A Message from Edie Clark
March 25, 2011
Not My Grandmother’s PaperwhitesMy grandmother had a sunporch and around the edges, in front of the windows, she had copper trays filled with pebbles where she grew paperwhites, small white trumpet-shaped blooms emerging from bright green stalks. It seemed like a miracle to me, to see such beauty grow up out of gravel.
When I rented my first apartment, a small studio on the second floor of a brownstone in downtown Philadelphia, my grandmother came to visit – a long journey, carefully planned and bravely executed. She carried with her up the stairs and into my new home a brown bag with marble chips and four big bulbs. My first paperwhites. She also brought a wide blue bowl. “These will make you feel like you aren’t in the city,” she said as she emptied the chips into the bowl and nestled the big papery bulbs down in. She set the bowl under the kitchen faucet and turned on the tap. When the water was just visible among the stones, she carefully carried the bowl to my windowsill. “There,” she said, “you will have flowers soon, to make you think of spring.”
The bulbs gave up quickly and grew tall, then bunches of small, pure white blossoms opened, dots of bright yellow in the center of each one. My tiny apartment soon filled with that strange, exotic fragrance, not sweet, not spicy, I can’t put my finger on it – maybe musky – but distinct, nothing quite like it. I can never smell paperwhites but that I don’t think of my grandmother, her copper windowsills and her journey up the stairs with the brown paper bag in her arms.
Ever since, I can’t imagine winter without paperwhites. First thing after Thanksgiving I go to Agway and buy ten or twenty bulbs, choosing carefully. I want bulbs that are hard and weighty, ones with a bud of green pushing out of the top. At home, I prepare several bowls. I keep the marble chips, year to year, and hunt yard sales in summer for interesting and colorful bowls. A dish of bulbs just starting up make nice Christmas gifts but mostly, I want them for myself. I repeat the whole process about three times over the course of the winter, keeping my windowsills cheerful and my kitchen filled with that grandmother fragrance. On good years, I have paperwhites right through March.

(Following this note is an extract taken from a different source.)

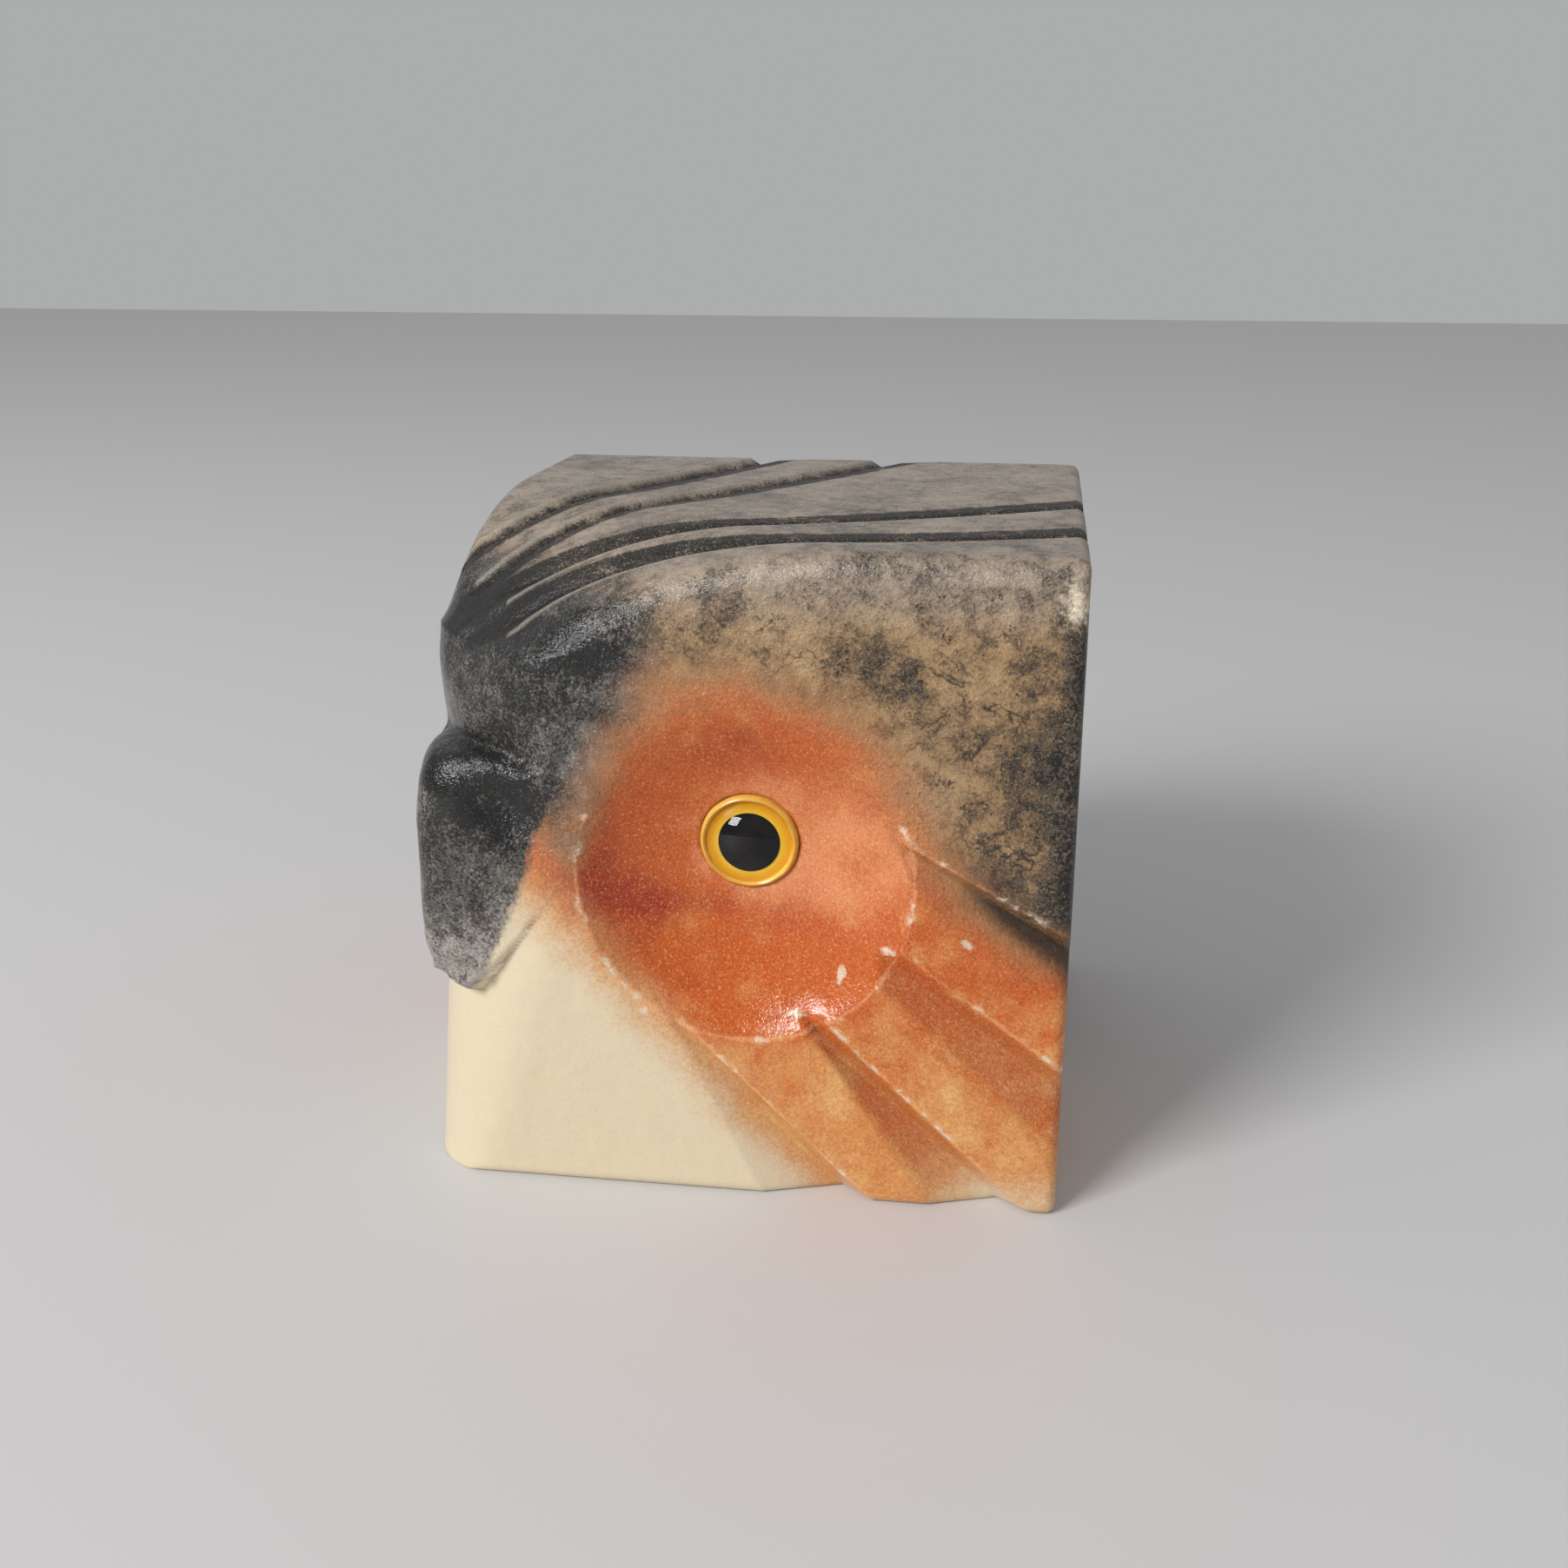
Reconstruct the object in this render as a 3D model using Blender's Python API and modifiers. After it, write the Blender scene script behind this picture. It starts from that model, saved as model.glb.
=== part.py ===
"""A bird's head carved on one upright corner of a stone block, with two glass eyes.

The block stands on its sawn underside. The beak lies on the front corner, at -X and
-Y, so the near face (-Y) and the left face (-X) each show one side of the head, and
the two other upright faces are sawn flat. Each side has an eye in a round dish, with
layered feathers behind it. Four steps sweep over the crown from the forehead.

Forms are worked out in the corner frame: u runs right from the left face, v runs back
from the near face and z runs up from the underside. Lengths are in metres. The carving's
heights are shares of the block's height, and its guide points shares of both.
"""

import math

import bmesh
import bpy
from mathutils import Matrix, Vector

# Block
BLOCK_SIDE = 0.1185
BLOCK_HEIGHT = 0.120
SAWN_EDGE_BEVEL = 0.0021
SAWN_EDGE_SEGMENTS = 2
CROWN_EDGE_RADIUS = 0.0035
GRID_CUTS = 41
GRID_PULL = 1.25

# The block's skin settles towards this core: its front and foot as shares of the side,
# and its top as a share of the height
CORE_FRONT = 0.30
CORE_FOOT = 0.22
CORE_TOP = 0.62

# Forehead, an elliptic arch seen along the head's middle plane
FOREHEAD_REACH = 0.047
FOREHEAD_RISE = 0.308 * BLOCK_HEIGHT
FOREHEAD_BACK = 0.060
BROW_EDGE_RADIUS = 0.004
TEMPLE_RADIUS = 0.013
TEMPLE_FOOT = 0.671 * BLOCK_HEIGHT
TEMPLE_TOP = 0.817 * BLOCK_HEIGHT

# Beak
CREASE_HEIGHT = 0.6875 * BLOCK_HEIGHT
CREASE_DEPTH = 0.0135
BEAK_FRONT = 0.0022
SHOULDER_RISE = 0.121 * BLOCK_HEIGHT
TIP_HEIGHT = 0.308 * BLOCK_HEIGHT
TIP_RISE = 0.104 * BLOCK_HEIGHT
TIP_DEPTH = 0.012
BEAK_CORNER_RADIUS = 0.0048
BEAK_SHOULDER_RADIUS = 0.005
CREASE_FILLET = 0.0008
CHEEK_FRONT = 0.019
CHEEK_RADIUS = 0.006
GAPE_TOP = (0.0316, 0.524 * BLOCK_HEIGHT)
GAPE_FOOT = (0.0117, 0.316 * BLOCK_HEIGHT)
UNDERSIDE_SLOPE = 0.46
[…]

Sometimes, though, in those early years, my paperwhites used to grow up so tall that I would have to tie them with a ribbon to keep them from falling over. Then one day some years ago, an older woman came for tea and, casting a practiced eye on my windowsills, she said, “You should give your paperwhites a bit of gin. That will cure them.” She was a member of a prominent garden club and I always listened to what she had to say to me about plants, indoors and out.
“Gin?” I asked. I wanted to be sure I had heard her correctly.
“Yes,” she said without so much as a smile, “when they are up about three inches, add about a half a shot glass of gin to a cup of water and give it to them. Next time you water, repeat and you’ll find that they won’t get so leggy. The gin stunts their growth and they’ll bloom more in scale with their stalks.”
So I went out and bought some cheap gin. And gave it a try. It worked like a charm. Later, I learned you can also use vodka or whiskey, tequila, even rubbing alcohol. But somehow I prefer the gin. The only trouble is, instead of that mysterious fragrance, they make the room smell slightly boozy, which can be a little embarrassing when folks come to visit. So I tell them it’s the paperwhites, which, of course, if they know anything about paperwhites, they know that’s not what they smell like. Still, I like to add the gin, it works really well. But with that nip of booze, they are definitely not my grandmother’s paperwhites.